FRIENDS OF THE Earth, an environmental activist organization claiming two million supporters and five thousand member groups, offers its second edition of Why Women Will Save the Planet.
This edition, focused on cities, includes contributions by C40 Cities, a network of 96 cities working to address climate change. C40 Cities self-reports that it represents “650+ million people and one-quarter of the global economy.”
The two organizations have jointly produced a book with statements from “pioneering” female elected representatives, activists and academics. Learn here, the editors proclaim, that “women’s empowerment and gender equality are as important to saving the world as the widespread use of solar panels or electric bikes/cars and other green technologies.”
You would think with all this women power that the messages in the book would reflect huge shifts in business as usual. Unfortunately, with a handful of exceptions, the essays in the book are a bit like a nest of well-dressed mice nibbling around the edges of a world map.
The collection of essays begins with promise. From page one, lead editor and mayor of Paris Anne Hidalgo insists that “(t)he severity of climate impacts is inextricably linked to economics, public health, inequality and gender.” In every essay that follows similar opinions are expressed.
Yet each time the connection among an oppressive economic system, women’s subjugation and looming planetary catastrophe appear, the next step — outright criticism of capitalism — fails to manifest, with only three exceptions.

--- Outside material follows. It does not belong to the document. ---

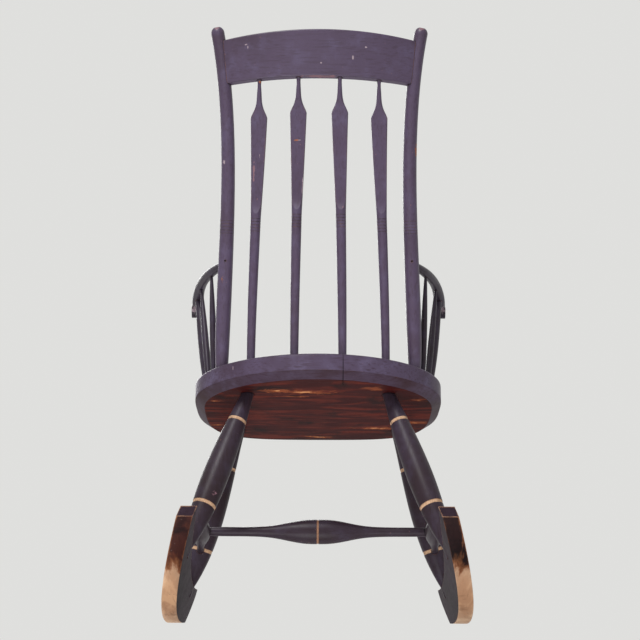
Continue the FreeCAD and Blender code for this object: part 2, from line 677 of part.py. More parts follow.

Vandana Shiva, Maria Mies and Cellia Aldridge seem to have crept into this anthology almost against the prevailing mindset of the remaining writers. These three are not afraid to describe in detail how capitalism tears at the planet and subjugates women’s lives.
Environmental activist and scientist Vandana Shiva’s “Hand in Hand: Women’s Empowerment and Sustainability” hits hard from the first page. Describing her work in the Punjab, she writes, “I saw that women had disappeared from the farms of Punjab; they had been replaced by chemicals and tractors. In a society where women are made disposable in the economy, they are then made disposable in their lives.” (130)

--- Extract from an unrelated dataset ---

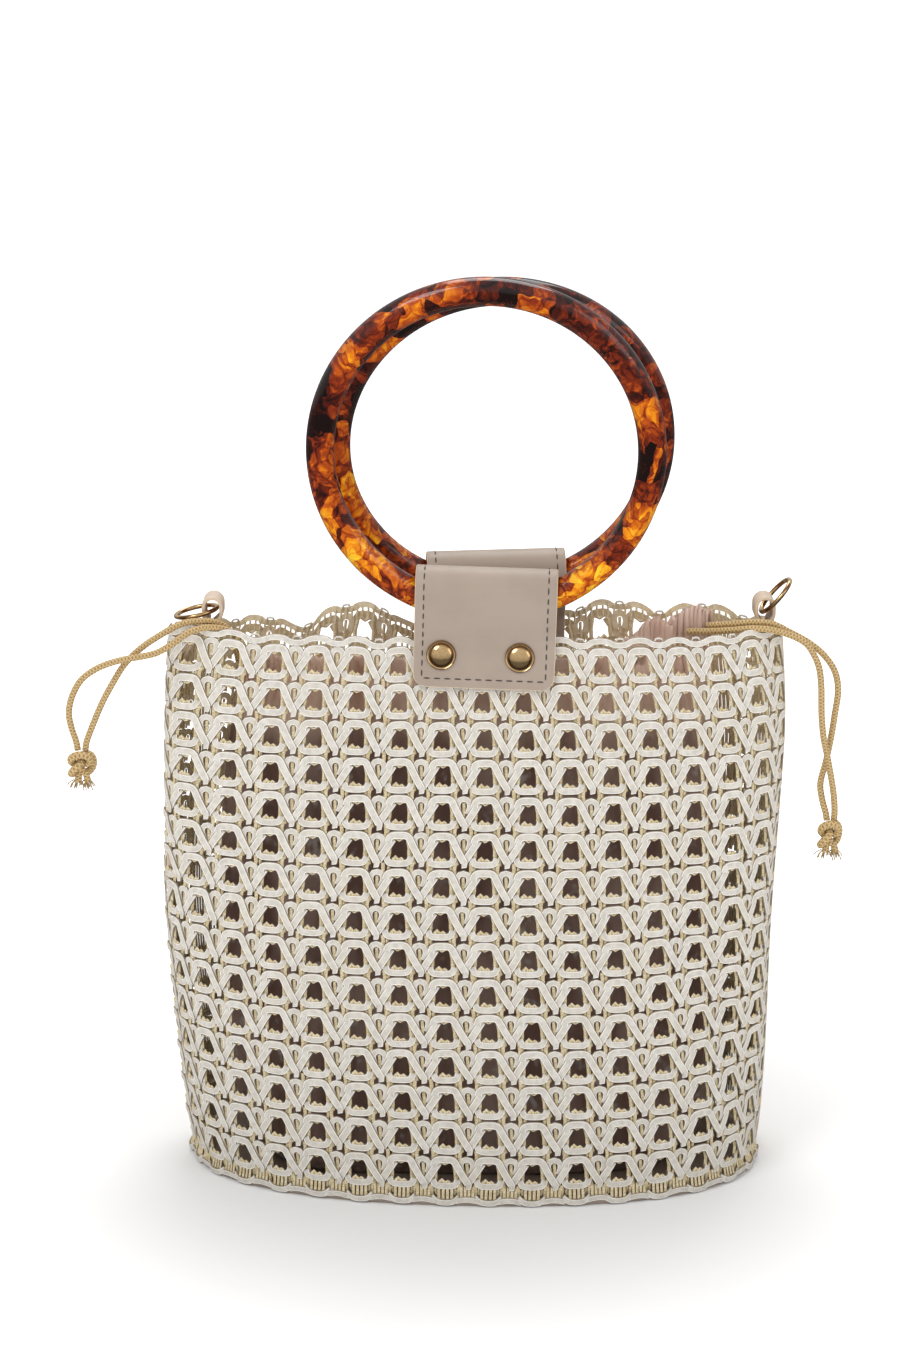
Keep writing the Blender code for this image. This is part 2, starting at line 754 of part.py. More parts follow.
def ring_loop(side, look):
    """Leather loop: two legs on the inner face of the side strip, and a round eye above the rim."""
    pin, facing = loop_pin(side)
    swept, _ = pin_reach()
    reach = swept + LOOP_PIN_CLEARANCE + LOOP_THICKNESS / 2
    apart = (LOOP_THICKNESS + CLEARANCE) / 2
    bend = LOOP_LEG_BEND - pin.z
    foot = LOOP_LEG_FOOT - pin.z

    def wall_run(z):
        share = (z + pin.z) / BAG_HEIGHT
        wall = body_point(share, seam_distance(share, side), WEAVE_THICKNESS)
        return (wall.x - pin.x) * facing - CLEARANCE - LOOP_THICKNESS

    foot_run, bend_run = wall_run(foot), wall_run(bend)
    neck = -reach * 1.45
    outer_leg = [
        (foot_run + apart, foot),
        (bend_run + apart, bend),
        (apart, neck),
        (reach * 0.98, -reach * 0.75),
        (reach, 0.0),
        (reach, LOOP_THICKNESS * 1.2),
    ]
    inner_leg = [
        (-reach, LOOP_THICKNESS * 1.2),
        (-reach, 0.0),
        (-reach * 0.98, -reach * 0.75),
        (-apart, neck),
        (bend_run - apart, bend),
        (foot_run - apart, foot),
    ]
    crown = arc_path((0.0, LOOP_THICKNESS * 1.2), reach, 0.0, math.pi, 11)
    path = softened(outer_leg, 2) + crown[1:-1] + softened(inner_leg, 2)
    halves = [LOOP_BAND_WIDTH / 2] * len(path)
    # The band's width runs along Y and its path lies in the XZ plane.
    place = Matrix.Translation(pin) @ Matrix(
        ((0.0, facing, 0.0, 0.0), (-1.0, 0.0, 0.0, 0.0), (0.0, 0.0, 1.0, 0.0), (0.0, 0.0, 0.0, 1.0))
    )
    return ribbon("ring_loop_" + side, path, path_normals(path), LOOP_THICKNESS, halves, place, look)


def strap_ring(side, look):
    """Metal ring hinged about Y in its loop; its origin is on the hinge line."""
    pin, facing = loop_pin(side)
    _, offset = pin_reach()
    rise = RIGHT_STRAP_RING_RISE if side == "right" else LEFT_STRAP_RING_RISE
    made = ring_mesh("strap_ring_" + side, STRAP_RING_RADIUS, STRAP_RING_WIRE, 28, 6, look)
    lay = Matrix.Rotation(math.radians(90), 4, "Z") @ Matrix.Translation((0.0, 0.0, offset))
    made.data.transform(lay)
    tip = Vector((facing * math.cos(rise), 0.0, math.sin(rise)))
    swing = math.atan2(tip.x, tip.z)
    made.matrix_world = Matrix.Translation(pin) @ Matrix.Rotation(swing, 4, "Y")
    return made


def pouch(look):
    """Fabric pouch standing in the bag, open at its gathered neck."""
    steps = 36

    def ring(share, inset, z):
        width = POUCH_HALF_WIDTH * table_value(POUCH_SECTIONS, POUCH_COLUMNS, "width", share) - inset
        depth = POUCH_HALF_DEPTH * table_value(POUCH_SECTIONS, POUCH_COLUMNS, "depth", share) - inset
        points = []
        for k in range(steps):
            angle = 2 * math.pi * k / steps
            c, s = math.cos(angle), math.sin(angle)
            x = width * math.copysign(abs(c) ** POUCH_SQUARENESS, c)
            y = depth * math.copysign(abs(s) ** POUCH_SQUARENESS, s)
            along = (x / POUCH_HALF_WIDTH - POUCH_RUFFLE_PLACE) / POUCH_RUFFLE_REACH
            top = POUCH_RUFFLE_RISE * math.exp(-(along**2))
            blend = max((share - 0.88) / 0.12, 0.0)
            points.append((x, y, z + top * blend * blend))
        return points

    shares = (0.0, 0.05, 0.14, 0.3, 0.5, 0.68, 0.8, 0.88, 0.94, 1.0)
    span = POUCH_HEIGHT - POUCH_FLOOR
    rings = [ring(share, 0.0, POUCH_FLOOR + span * share) for share in shares]
    inner = []
    for share in reversed(shares):
        z = max(POUCH_FLOOR + span * share, POUCH_FLOOR + POUCH_WALL)
        inner.append(ring(share, POUCH_WALL, z))
    builder = bmesh.new()
    loft(builder, rings + inner)
    return add_object("pouch", builder, look, sharp=60.0)


def smooth_route(points, spacing):
    """Evenly spaced points on a smooth curve through the route points."""
    points = [Vector(point) for point in points]
    padded = [points[0] * 2 - points[1], *points, points[-1] * 2 - points[-2]]
    dense = []
    for a, b, c, d in zip(padded, padded[1:], padded[2:], padded[3:]):
        for k in range(24):
            t = k / 24
            dense.append(
                0.5 * (2 * b + (c - a) * t + (2 * a - 5 * b + 4 * c - d) * t**2 + (3 * b - a - 3 * c + d) * t**3)
            )
    dense.append(points[-1])
    run = [0.0]
    for a, b in zip(dense[:-1], dense[1:]):
        run.append(run[-1] + (b - a).length)
    count = max(round(run[-1] / spacing), 2)
    wanted = [run[-1] * k / count for k in range(count + 1)]
    columns = [np.interp(wanted, run, [point[k] for point in dense]) for k in range(3)]
    return list(zip(*columns))


def cord(name, route, look):
    curve = bpy.data.curves.new(name, "CURVE")
    curve.dimensions = "3D"
    curve.bevel_depth = CORD_RADIUS
    curve.bevel_resolution = 2
    curve.use_fill_caps = True
    points = smooth_route(route, CORD_POINT_SPACING)
    spline = curve.splines.new("POLY")
    spline.points.add(len(points) - 1)
    for point, place in zip(spline.points, points):
        point.co = (*place, 1.0)
    curve.materials.append(look)
    made = bpy.data.objects.new(name, curve)
    bpy.context.scene.collection.objects.link(made)
    return made


def knot(name, centre, look):
    edge = KNOT_EDGE
    profile = [
        (0.0, -KNOT_HALF_HEIGHT),
        (KNOT_RADIUS - edge, -KNOT_HALF_HEIGHT),
        (KNOT_RADIUS, -KNOT_HALF_HEIGHT + edge),
        (KNOT_RADIUS, KNOT_HALF_HEIGHT - edge),
        (KNOT_RADIUS - edge * 0.4, KNOT_HALF_HEIGHT),
        (0.0, KNOT_HALF_HEIGHT),
    ]
    builder = bmesh.new()
    turned(builder, profile, 14, Matrix.Translation(centre))
    return add_object(name, builder, look)


def build():
    clear_scene()
    straw = material("straw", (0.70, 0.66, 0.58), 0.55)
    leather = material("leather", (0.56, 0.45, 0.36), 0.5)
    resin = material("tortoiseshell", (0.32, 0.10, 0.02), 0.12)
    gold = material("gold", (0.83, 0.62, 0.30), 0.22, 1.0)
    satin = material("satin", (0.55, 0.38, 0.32), 0.4)
    braid = material("braid", (0.50, 0.36, 0.16), 0.8)

    base_panel(leather)
    for side in ("left", "right"):
        side_strip(side, leather)
        ring_loop(side, leather)
        strap_ring(side, gold)
    for wall in ("front", "back"):
        weave = woven_panel("weave_" + wall, wall, straw)
        tab = handle_tab(wall, leather)
        handle_ring(wall, resin)
        cutters = []
        for side in ("left", "right"):
            rivet(wall, side, gold)
            cutters.append(rivet_cutter(wall, side))
        cut(tab, cutters)
        cut(weave, cutters)
    pouch(satin)
    cord("cord_left_a", LEFT_CORD_A, braid)
    cord("cord_left_b", LEFT_CORD_B, braid)
    knot("knot_left", LEFT_KNOT_CENTRE, braid)
    cord("cord_right_a", RIGHT_CORD_A, braid)
    cord("cord_right_b", RIGHT_CORD_B, braid)
    knot("knot_right", RIGHT_KNOT_CENTRE, braid)


build()
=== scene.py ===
"""Looks of the straw handbag: open weave, leather trim, resin rings, drawstring pouch."""

import math

import bmesh
import bpy
import numpy as np
from mathutils import Matrix, Vector


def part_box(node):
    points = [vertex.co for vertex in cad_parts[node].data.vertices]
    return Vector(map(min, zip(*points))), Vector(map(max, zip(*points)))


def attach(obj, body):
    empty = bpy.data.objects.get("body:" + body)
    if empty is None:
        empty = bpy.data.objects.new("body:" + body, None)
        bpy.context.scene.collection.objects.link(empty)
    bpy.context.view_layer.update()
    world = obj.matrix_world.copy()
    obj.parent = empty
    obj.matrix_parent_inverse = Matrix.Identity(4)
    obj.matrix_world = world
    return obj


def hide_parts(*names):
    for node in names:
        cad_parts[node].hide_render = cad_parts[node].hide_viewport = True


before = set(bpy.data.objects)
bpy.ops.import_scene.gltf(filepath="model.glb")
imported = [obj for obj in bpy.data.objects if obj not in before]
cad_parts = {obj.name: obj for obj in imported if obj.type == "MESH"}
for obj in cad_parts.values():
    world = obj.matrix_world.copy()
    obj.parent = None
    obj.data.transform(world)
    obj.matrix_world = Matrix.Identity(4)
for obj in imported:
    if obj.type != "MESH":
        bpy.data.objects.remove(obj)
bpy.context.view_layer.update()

MM = 0.001
FULL_TURN = 2 * math.pi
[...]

Activist and philosopher Maria Mies goes further, describing a matrifocal culture from 30,000-10,000 BC replaced by a patriarchal warrior culture, “[T]he main target of ‘Father War’ is not just human enemies but ‘Mother Nature’ herself… and his latest son or avatar is capitalism… [which acts like it] can overcome the limits of space, time and the limits of our planet Earth… The only way to save life on Earth is to stop the war on nature and create a totally new civilization.” (159-160)
Mies has written since the 1960s about the devastating connections between capitalism and patriarchy. She is a German scholar and the author of The Lacemakers of Narsapur and Patriarchy and Accumulation on a World Scale: Women in the International Division of Labor.
Cellia Aldridge, activist with World March of Women, announces her revolutionary viewpoint in her essay’s title, “ How the Defense of the Commons and Territories Has Become a Core Part of Feminist, Anti-capitalist Struggles.” She insists: “Urban and rural women in all countries — especially working-class women, women of colour and indigenous women, lesbian, bisexual and transsexual women and women living with disabilities — experience the exploitative impacts of transnational and national corporate control.” (152)
Falling Short of Anticapitalism
These three are not afraid to demand system change and an end to capitalism. The remaining authors, whether politicians, activists or scholars, still operate based on the assumption, or hope, that capitalism will grant women an equal share of its spoils. They remain supplicants at capitalism’s table, hoping for crumbs of cheese.
Such inexplicably narrow views fill pages and pages. Anne Hidalgo, Mayor of Paris and Chair of C40 Cities, attempts to prove the effectiveness of her work by describing her successes with the latest Paris Climate Change Agreement, though countless scientists recognize that the document will not be enough to stave off climate disasters even if nations voluntarily abide by it.
Alexandra Palt, Chief Corporate Responsibility Officer at L’Oreal, when asked about efforts to stamp out abusive forms of labor in supply chains, admits: “A big weakness in the Modern Slavery Act of 2015 is that there’s no official body to monitor implementation of [the part of the act focused on labor abuse]. ” (50)
Caroline Lucas, Member of Parliament for the Green Party in the UK, while extolling the importance of hope, also acknowledges:
“But the culture, vested interests and workaday rules of Westminster, are rigged against women — against anyone, in fact, trying to do things a bit differently.
“Politically independent community leaders are disadvantaged because we don’t have a proportional voting system… Westminster has always dragged its feet. We need to keep fighting for reform, challenge the establishment and make the system fairer, more balanced.” (115)
In spite of these women’s admissions about the inequality of the systems in which they do their work, all continue to believe that capitalism can somehow be transformed.
The book contains 27 essays and descriptions of the contributors’ efforts and organizations. The global scope of the contributions that come from the UK, Europe, Africa, Asia, the United States and Canada suggests that the viewpoints should be diverse and stimulating.
Instead, the willingness of all but three writers to avoid use of the term capitalism, let alone socialism, suggests these authors may have been very carefully selected.
One wonders if more critical sisters were avoided in an effort to present a book focused on a can-do, work within the system attitude. While many women in this book work very hard to improve the lives of women around the globe, the underlying problem that stymies them all — capitalism — remains unexpressed in most of their visions of how to improve women’s situations or the fate of the planet.